Книга называется «Тысячелетник» – это и есть то упомянутое здесь древо, напомнить о котором пришел Андрей Бауман. «Тысячелетник» – амбициозный вызов сегодняшнему «литературному процессу», а вместе с ним – городу и миру товаров разового пользования, на дух не переносящему таких мер и весов, такого слова. Это не блеклый «бессмертник», не сухой и невзрачный «столетник», это вообще не цветочек, будь то мелкого «зла» или столь же худосочного «добра», это не витиеватая поросль мелкотравчатых «смыслов», это даже и не стихи в сегодняшнем понимании того, что они такое. Это гимнография – слово, которого компьютер не знает, а читатель не помнит. Как вряд ли помнит, кто такая Полигимния, давно, со времен Державина, не объявлявшаяся в наших краях. Но какие музы, какая музыка, а уж тем более – гимны, о чем вообще можно говорить всерьез здесь и сейчас? Однако Андрей Бауман говорит, раздражая на дух не переносящих ничего «религиозного» и «возвышенного», говорит, не боясь быть обвиненным в «пафосности» и прочих непростительных во времена постмодернистской игры в бирюльки грехах. Своим «Тысячелетником» он заявляет: Автор жив, а вот живы ли вы, ребята, – не факт. Потому что жизнь, как напомнил однажды А. Ф. Лосев, – это или бессмыслица, или жертва. Но может ли времяпрепровождение, где смысловые связи разорваны, именоваться жизнью? Не слишком ли много чести?
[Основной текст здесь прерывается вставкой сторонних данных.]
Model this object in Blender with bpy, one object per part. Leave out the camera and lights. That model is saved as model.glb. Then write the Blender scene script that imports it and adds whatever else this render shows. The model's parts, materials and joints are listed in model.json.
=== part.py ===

Не смерть ли это в том смысле, в котором понимали ее все традиционные культуры, говорившие не о превращении в ничто, а о бесплотном существовании в шеоле или Аиде?
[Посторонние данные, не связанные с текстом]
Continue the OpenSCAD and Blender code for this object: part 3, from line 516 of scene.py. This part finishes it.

То же самое, что сказано Лосевым о жизни, можно отнести и к поэзии. Она, говоря по высшему счету, или хвала и плач (жертвоприношение) – или ничто, суета сует и всяческая суета. Не поэзия, а в лучшем случае – безобидная болтовня, детский лепет, птичий щебет…
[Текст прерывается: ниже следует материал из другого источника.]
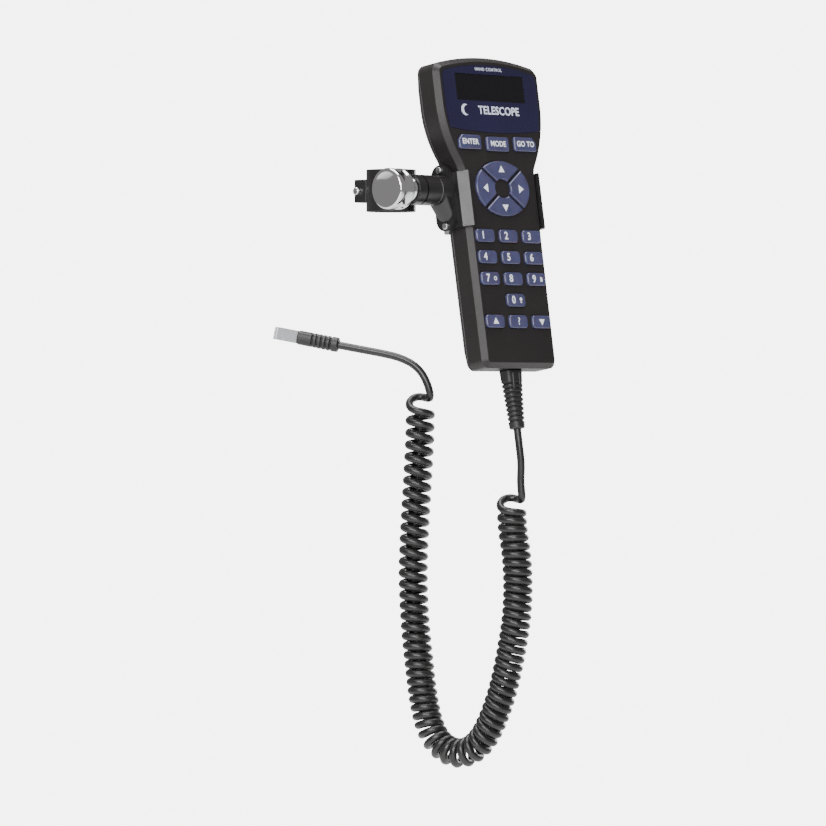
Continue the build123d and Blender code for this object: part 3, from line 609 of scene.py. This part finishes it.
def gathered_turns(steps, tangents):
    """Distance and turned angle at each point of the line, by the pitch along it."""
    total = sum(steps)
    along = [0.0]
    phase = [0.0]
    for i, step in enumerate(steps):
        first = max(0, i - BEND_REACH)
        last = min(len(tangents) - 1, i + BEND_REACH)
        span = sum(steps[first : i + BEND_REACH]) or 1
        bend = tangents[first].angle(tangents[last]) / span
        bent_pitch = BEND_PITCH / (1 - min(BEND_LIMIT, bend * COIL_CENTRE_RADIUS))
        pitch = max(base_pitch(along[-1] / total), bent_pitch)
        end_gap = min(along[-1], total - along[-1])
        pitch += END_PITCH * max(0.0, 1 - end_gap / END_PITCH_REACH)
        phase.append(phase[-1] + 2 * pi * step / pitch)
        along.append(along[-1] + step)
    return along, phase


def end_lift(distance, total, out):
    """How far along the coil a point is pushed, away from the middle, near either end."""
    end_gap = min(distance, total - distance)
    sign = -1 if distance < total / 2 else 1
    return sign * END_LIFT * exp(-((end_gap / END_REACH) ** 2)) * (0.5 + 0.5 * out.dot(OPEN_SIDE)) ** 2


def coil_points():
    """Centre points of the coiled stretch, turn by turn round the smooth route."""
    line = line_of(COIL_ROUTE, LINE_RESOLUTION)
    steps = step_lengths(line)
    total = sum(steps)
    tangents, normals = carried_frame(line)
    along, phase = gathered_turns(steps, tangents)
    # the turns are stretched a little, so that the last one ends on the tail's side
    side = tangents[-1].cross(normals[-1])
    end_phase = atan2(-TAIL_SIDE.dot(side), TAIL_SIDE.dot(normals[-1]))
    whole = round((phase[-1] - end_phase) / (2 * pi)) * 2 * pi + end_phase
    scale = whole / phase[-1]
    count = int(whole / (2 * pi) * TURN_POINTS)
    points = []
    at = 0
    for k in range(count + 1):
        wanted = whole * k / count
        while at < len(phase) - 2 and phase[at + 1] * scale < wanted:
            at += 1
        low, high = phase[at] * scale, phase[at + 1] * scale
        share = (wanted - low) / (high - low)
        centre = line[at].lerp(line[at + 1], share)
        normal = normals[at].lerp(normals[at + 1], share).normalized()
        side = tangents[at].cross(normal)
        out = normal * cos(wanted) - side * sin(wanted)
        distance = along[at] + (along[at + 1] - along[at]) * share
        lift = end_lift(distance, total, out)
        points.append(centre + out * COIL_CENTRE_RADIUS + tangents[at] * lift)
    return points[:1] + points[CORNER_ROOM:-CORNER_ROOM] + points[-1:]


def add_lead():
    """The whole lead as one round cord: straight end, coil and straight tail."""
    points = LEAD_ROUTE + [tuple(p) for p in coil_points()] + TAIL_ROUTE
    route = [tuple(c * MM for c in p) for p in points]
    data = nurbs_curve("curly_lead", route, LEAD_RESOLUTION)
    data.bevel_depth = CORD_RADIUS * MM
    data.bevel_resolution = 4
    data.use_fill_caps = True
    length = sum(step_lengths(line_of(route, LEAD_RESOLUTION)))
    lead = add_piece("curly_lead", data, finish_of(cable_sheath), "handset")
    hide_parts("cord_lead", "cord_coil", "cord_tail")
    return lead, route[0], length


# ---------------------------------------------------------------- strain reliefs

RING_POINTS = 40
BOOT_STEPS = 150
BOOT_INTO_TAIL = 0.1
BOOT_OVERLAP = 0.3  # how much longer the near boot is than its stand-in, both ends together
NEAR_BOOT = {"wide": 12.6, "thin": 8.6, "end_radius": 4.1, "grooves": 9, "first_groove": 6.0}
FAR_BOOT = {"wide": 12.6, "thin": 7.6, "end_radius": 4.0, "grooves": 5, "first_groove": 7.0}
FAR_BOOT_LENGTH = 22.0
FAR_BOOT_OVERLAP = 0.2
FAR_BOOT_ACROSS = Vector((0.83, 0.55, 0))
PLAIN_END = 3  # ungrooved end beside the cord
TAPER_POWER = 0.85
SQUARE_POWER = 3.4
ROUND_POWER = 2.0
GROOVE_DEPTH = 0.75
GROOVE_STEEPNESS = 6
GROOVE_HALF_WIDTH = 0.24
EDGE_ROUND = 0.7
# The two grip ridges: distance, half width, half depth and power of each ring
RIDGE_RINGS = [
    (0.2, 0.5, 0.4, ROUND_POWER),
    (0.8, 1.0, 0.8, ROUND_POWER),
    (2.0, 1.25, 1.0, ROUND_POWER),
    (8.5, 1.15, 0.95, ROUND_POWER),
    (9.8, 0.9, 0.7, ROUND_POWER),
    (10.4, 0.3, 0.25, ROUND_POWER),
]
RIDGE_SIDE = 2.4
RIDGE_FORWARD = 4.0
RIDGE_START = -0.6
RIDGE_SLANT = 0.06


def superellipse(half_width, half_depth, power):
    """Points round a rounded rectangle, as width and depth offsets."""
    points = []
    for k in range(RING_POINTS):
        angle = 2 * pi * k / RING_POINTS
        c, s = cos(angle), sin(angle)
        x = half_width * abs(c) ** (2 / power) * (1 if c >= 0 else -1)
        y = half_depth * abs(s) ** (2 / power) * (1 if s >= 0 else -1)
        points.append((x, y))
    return points


def lofted(name, origin, along, across, rings):
    """Closed mesh through rings of (distance, half width, half depth, power), in millimetres."""
    depth_axis = along.cross(across).normalized()
    loops = []
    for distance, half_width, half_depth, power in rings:
        loop = []
        for x, y in superellipse(half_width, half_depth, power):
            loop.append(origin + (along * distance + across * x + depth_axis * y) * MM)
        loops.append(loop)
    return mesh_from_rings(name, loops)


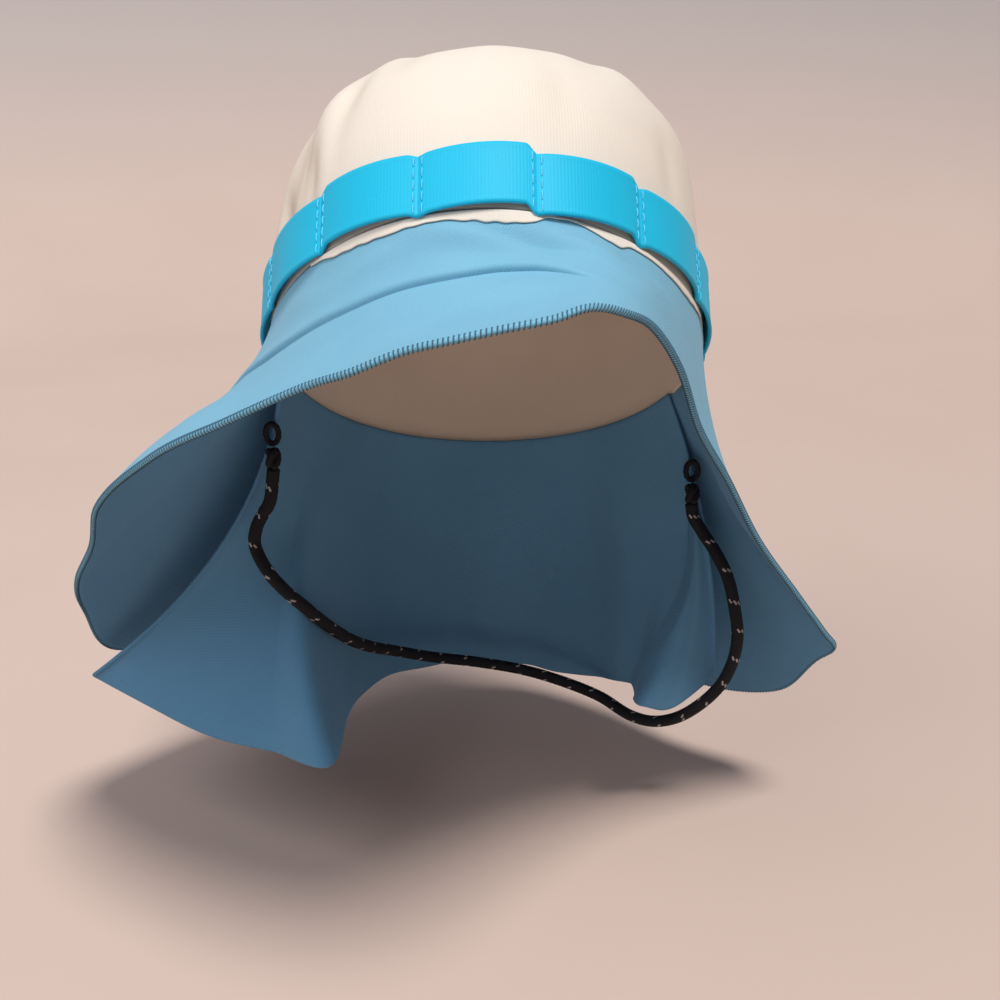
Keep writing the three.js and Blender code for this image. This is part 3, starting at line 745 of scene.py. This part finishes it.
# %% The brim's sections
EDGE_ROLL = 5
LEDGE_RISE, LEDGE_DROP = 1.7, 1.5
LEDGE_SHARP, LEDGE_OVERHANG = 0.011, 1.0
LEDGE_ABOVE, LEDGE_BELOW, LEDGE_LIP = 0.1, 0.07, 0.03    # how far each part dies away
CREASE_SHARE, CREASE_SPREAD, CREASE_CROWD = 0.385, 0.045, 7
FINE_STEPS = 2001
CREASE_LINE = [  # angle, share of the reach where the pressed fold runs
    (-180, 0.385), (-90, 0.43), (-61, 0.42), (-38, 0.39), (-22, 0.38), (-7, 0.37), (5, 0.36),
    (13, 0.385), (17, 0.44), (22, 0.54), (30, 0.62), (60, 0.5), (180, 0.385),
]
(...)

Настоящий поэт, по Бауману, тот, кто сам становится словом, и он, «становящийся словом – обнажается от себя. / Становящий слово – впервые рождает и рождается в сущих. / Слагающий стихи / говорит ради тех, в тех и во имя тех, / чей голос отрезан от слуха и языка: / говорит от имени / всех погибших и всех заключенных в молчание. / Он говорит ими, / а они – им. / Первое в нем – прославление, / второе в нем – оплакивание. / Всё в нем – пересозидание, / и всё в нем – сберегание. / Слагающий стихи / хранит мир / и объявляет мир / сущим. / В его гортани и пальцах / всё – впервые, / всё – в последний раз / и всё – неизменно. / Непоправимый дар дыхания / нарекает имена, / вовлекая их выстоять против забвения. / Слагающий стихи есть стяжение и взаимность / между небом и пеплом, / между живыми и мертвыми. / Они – его вещество, его рождающая земля, / он – их кровообращенная речь».
Стихи ли это? Если вспомнить, что «стихи» суть «начала», а «музы» – «мыслящие» (мыслящие о вечном дочери Мнемозины-памяти), то именно это – стихи. Не сомневаюсь: в Античности Баумана признали бы за своего, как и в так называемые Средние века.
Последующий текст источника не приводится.